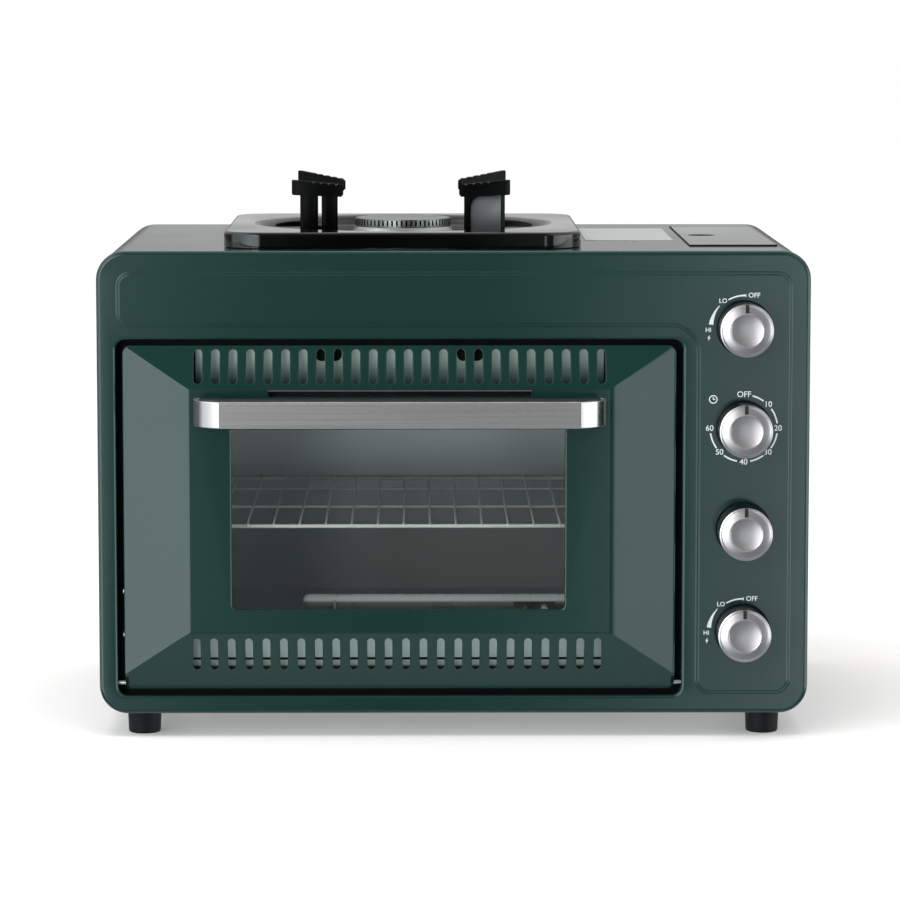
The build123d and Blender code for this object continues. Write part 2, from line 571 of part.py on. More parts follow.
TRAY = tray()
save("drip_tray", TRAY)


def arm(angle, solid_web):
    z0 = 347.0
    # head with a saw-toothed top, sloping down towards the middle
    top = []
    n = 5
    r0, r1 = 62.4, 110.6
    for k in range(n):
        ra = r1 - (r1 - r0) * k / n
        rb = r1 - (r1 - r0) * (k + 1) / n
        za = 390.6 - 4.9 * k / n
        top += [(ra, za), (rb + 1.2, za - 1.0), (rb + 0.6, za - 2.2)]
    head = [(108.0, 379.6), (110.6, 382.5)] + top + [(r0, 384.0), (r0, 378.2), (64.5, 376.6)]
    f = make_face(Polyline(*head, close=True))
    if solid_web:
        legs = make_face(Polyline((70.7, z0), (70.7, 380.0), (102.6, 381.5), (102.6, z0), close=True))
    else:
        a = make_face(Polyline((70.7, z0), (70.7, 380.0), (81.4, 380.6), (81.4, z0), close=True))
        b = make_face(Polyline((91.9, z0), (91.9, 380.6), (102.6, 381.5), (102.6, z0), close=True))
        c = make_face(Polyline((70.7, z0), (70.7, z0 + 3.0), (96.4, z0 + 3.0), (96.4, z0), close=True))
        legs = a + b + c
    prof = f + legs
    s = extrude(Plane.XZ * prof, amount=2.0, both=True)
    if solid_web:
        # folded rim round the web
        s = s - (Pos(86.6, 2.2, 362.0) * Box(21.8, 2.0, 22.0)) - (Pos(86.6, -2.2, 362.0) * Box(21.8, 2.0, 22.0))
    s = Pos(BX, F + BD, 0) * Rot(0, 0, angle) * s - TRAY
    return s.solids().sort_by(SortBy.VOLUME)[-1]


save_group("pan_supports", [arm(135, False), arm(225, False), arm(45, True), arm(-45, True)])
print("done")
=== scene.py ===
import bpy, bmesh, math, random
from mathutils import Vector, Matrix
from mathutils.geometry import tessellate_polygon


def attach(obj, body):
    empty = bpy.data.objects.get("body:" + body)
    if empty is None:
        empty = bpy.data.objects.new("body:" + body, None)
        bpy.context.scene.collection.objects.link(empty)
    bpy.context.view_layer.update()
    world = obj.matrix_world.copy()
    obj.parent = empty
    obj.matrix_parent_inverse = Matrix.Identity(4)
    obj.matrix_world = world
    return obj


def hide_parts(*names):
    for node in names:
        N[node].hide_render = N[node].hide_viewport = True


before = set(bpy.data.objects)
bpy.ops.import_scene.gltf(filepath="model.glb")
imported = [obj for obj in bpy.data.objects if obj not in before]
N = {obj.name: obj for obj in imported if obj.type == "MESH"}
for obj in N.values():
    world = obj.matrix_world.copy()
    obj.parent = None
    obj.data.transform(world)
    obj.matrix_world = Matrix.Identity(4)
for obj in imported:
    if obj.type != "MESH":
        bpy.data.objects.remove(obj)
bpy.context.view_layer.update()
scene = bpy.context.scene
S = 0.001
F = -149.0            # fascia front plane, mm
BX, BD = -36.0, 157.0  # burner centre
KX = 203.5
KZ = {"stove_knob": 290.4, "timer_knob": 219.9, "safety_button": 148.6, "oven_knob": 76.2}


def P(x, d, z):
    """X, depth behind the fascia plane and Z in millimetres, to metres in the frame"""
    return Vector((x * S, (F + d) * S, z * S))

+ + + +

◆ WORK REQUIRED:
Set out exactly the run of lines that begins at the line holding "True), arm(-45, True)])" and ends at the last line of the data.

◆ FULL ANSWER:
save_group("pan_supports", [arm(135, False), arm(225, False), arm(45, True), arm(-45, True)])
print("done")
=== scene.py ===
import bpy, bmesh, math, random
from mathutils import Vector, Matrix
from mathutils.geometry import tessellate_polygon


def attach(obj, body):
    empty = bpy.data.objects.get("body:" + body)
    if empty is None:
        empty = bpy.data.objects.new("body:" + body, None)
        bpy.context.scene.collection.objects.link(empty)
    bpy.context.view_layer.update()
    world = obj.matrix_world.copy()
    obj.parent = empty
    obj.matrix_parent_inverse = Matrix.Identity(4)
    obj.matrix_world = world
    return obj


def hide_parts(*names):
    for node in names:
        N[node].hide_render = N[node].hide_viewport = True


before = set(bpy.data.objects)
bpy.ops.import_scene.gltf(filepath="model.glb")
imported = [obj for obj in bpy.data.objects if obj not in before]
N = {obj.name: obj for obj in imported if obj.type == "MESH"}
for obj in N.values():
    world = obj.matrix_world.copy()
    obj.parent = None
    obj.data.transform(world)
    obj.matrix_world = Matrix.Identity(4)
for obj in imported:
    if obj.type != "MESH":
        bpy.data.objects.remove(obj)
bpy.context.view_layer.update()
scene = bpy.context.scene
S = 0.001
F = -149.0            # fascia front plane, mm
BX, BD = -36.0, 157.0  # burner centre
KX = 203.5
KZ = {"stove_knob": 290.4, "timer_knob": 219.9, "safety_button": 148.6, "oven_knob": 76.2}


def P(x, d, z):
    """X, depth behind the fascia plane and Z in millimetres, to metres in the frame"""
    return Vector((x * S, (F + d) * S, z * S))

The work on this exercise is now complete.